The issue of meetings between Western politicians and diplomats with ruling party representatives gained heightened attention following last year’s contested parliamentary elections in Georgia, after which relations between Tbilisi and many of its international partners, including the US, noticeably deteriorated.
A photo of the meeting between Zourabichvili and Dunnigan was shared on social media Monday evening, without details of their conversation. The US Embassy has yet to release any information about the meeting.

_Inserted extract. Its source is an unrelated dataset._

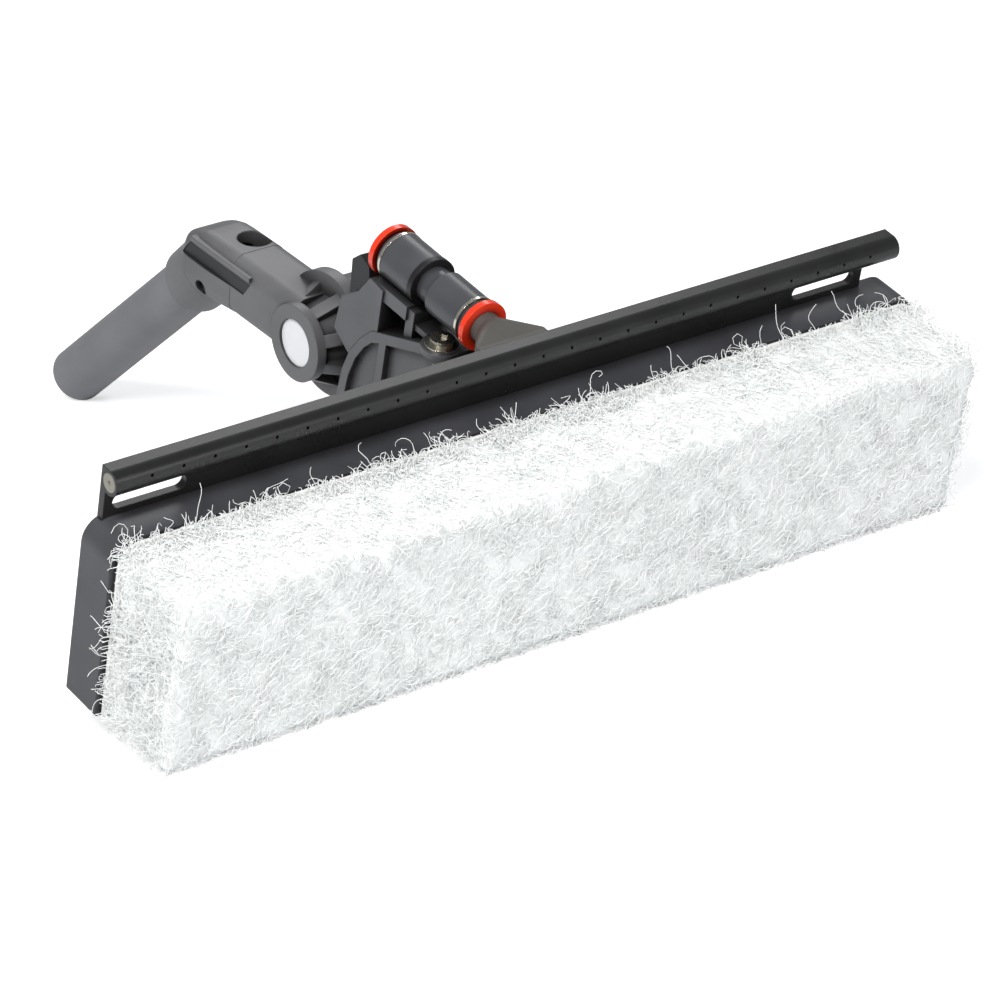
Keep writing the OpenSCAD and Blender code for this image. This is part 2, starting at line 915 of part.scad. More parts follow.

Representative Joe Wilson, one of the harshest critics of Georgian Dream from the US Republican Party, welcomed the meeting between Zourabichvili and Dunnigan on X. He referred to Zourabichvili as a ‘legitimate president’ and added that ‘the only way forward is free and fair elections’ in Georgia.
Meanwhile, the Georgian Ministry of Foreign Affairs posted in its social media about a meeting between Botchorishvili and a top US intelligence official during the Raisina Dialogue international conference in New Delhi, India.
The Ministry released only one photo showing Botchorishvili and Gabbard standing and presumably talking in a hall, surrounded by other conference participants. It remains unknown how long the conversation lasted or what it was about.
The pro-government TV channel Imedi also covered the story, reporting a ‘brief audience’ between the two, though it did not specify any details.
Gabbard herself has not mentioned or acknowledged the meeting on any public platforms.
A few days earlier, the US Embassy and the Georgian MFA reported about the meeting between the minister and US Ambassador Dunnigan.
Unlike the silence that followed Dunnigan’s meeting with Zourabichvili, the embassy stated in its short statement after the meeting with Botchorishvili that Dunnigan had outlined ‘President [Donald] Trump and Secretary [of State Marco] Rubio’s top priorities and steps that Georgia can take to demonstrate its seriousness about improving its relationship with the US’.
In its own readout of the meeting, Georgia’s MFA said ‘the agenda of cooperation between Georgia and the US was discussed at the meeting, noting that the partnership of the two countries, which is based on common values and interests, requires positive dynamics, which the Georgian government has repeatedly confirmed’.
It was the first formal meeting of this kind since last October’s elections in Georgia, official results of which have been widely criticised, including by the US, but the Biden administration fell short of explicitly declaring the election to be illegitimate.
Georgian Dream has repeatedly expressed hope that relations would improve under the Trump administration. However, apart from the meeting between Dunnigan and Botchorishvili, no clear signs of this have emerged so far.
At the same time, a bipartisan group of US senators reintroduced the MEGOBARI Act in the Senate earlier this week, an act that would mandate further sanctions against Georgian officials and reaffirm support for Georgian media and civil society.
Another bill, the Georgian Nightmare Non-Recognition Act, was introduced by Wilson in January 2025. The legislation would prohibit the recognition or normalisation of relations ‘with any government of Georgia that is led by (Georgian Dream honorary founder) Bidzina Ivanishvili or any proxies due to the Ivanishvili regime’s ongoing crimes against the Georgian people’.
Neither bill has been held for an official vote.